Source material:
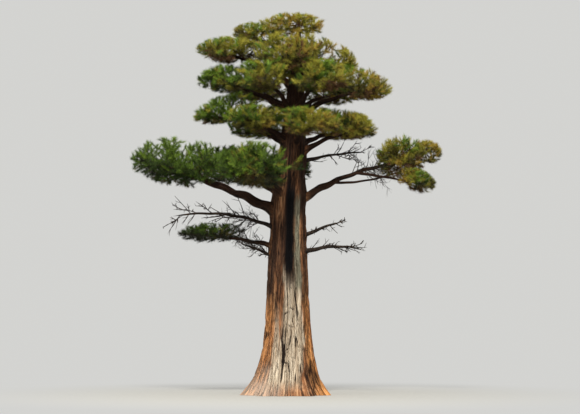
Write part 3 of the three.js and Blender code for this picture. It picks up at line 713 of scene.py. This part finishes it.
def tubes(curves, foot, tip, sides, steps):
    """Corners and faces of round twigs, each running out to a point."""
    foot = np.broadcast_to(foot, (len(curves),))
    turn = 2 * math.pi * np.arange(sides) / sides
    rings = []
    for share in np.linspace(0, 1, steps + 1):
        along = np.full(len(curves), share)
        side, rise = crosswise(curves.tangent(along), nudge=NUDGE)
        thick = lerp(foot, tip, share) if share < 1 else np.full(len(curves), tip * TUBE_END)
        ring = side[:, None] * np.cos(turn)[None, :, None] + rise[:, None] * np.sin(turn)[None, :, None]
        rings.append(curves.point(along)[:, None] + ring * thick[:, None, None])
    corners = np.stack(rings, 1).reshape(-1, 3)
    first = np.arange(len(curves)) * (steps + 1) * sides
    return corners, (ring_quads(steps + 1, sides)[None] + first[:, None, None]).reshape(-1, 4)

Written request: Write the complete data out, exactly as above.

Correct response:
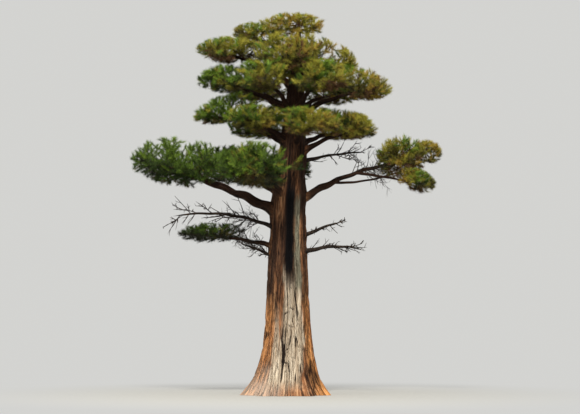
Write part 3 of the three.js and Blender code for this picture. It picks up at line 713 of scene.py. This part finishes it.
def tubes(curves, foot, tip, sides, steps):
    """Corners and faces of round twigs, each running out to a point."""
    foot = np.broadcast_to(foot, (len(curves),))
    turn = 2 * math.pi * np.arange(sides) / sides
    rings = []
    for share in np.linspace(0, 1, steps + 1):
        along = np.full(len(curves), share)
        side, rise = crosswise(curves.tangent(along), nudge=NUDGE)
        thick = lerp(foot, tip, share) if share < 1 else np.full(len(curves), tip * TUBE_END)
        ring = side[:, None] * np.cos(turn)[None, :, None] + rise[:, None] * np.sin(turn)[None, :, None]
        rings.append(curves.point(along)[:, None] + ring * thick[:, None, None])
    corners = np.stack(rings, 1).reshape(-1, 3)
    first = np.arange(len(curves)) * (steps + 1) * sides
    return corners, (ring_quads(steps + 1, sides)[None] + first[:, None, None]).reshape(-1, 4)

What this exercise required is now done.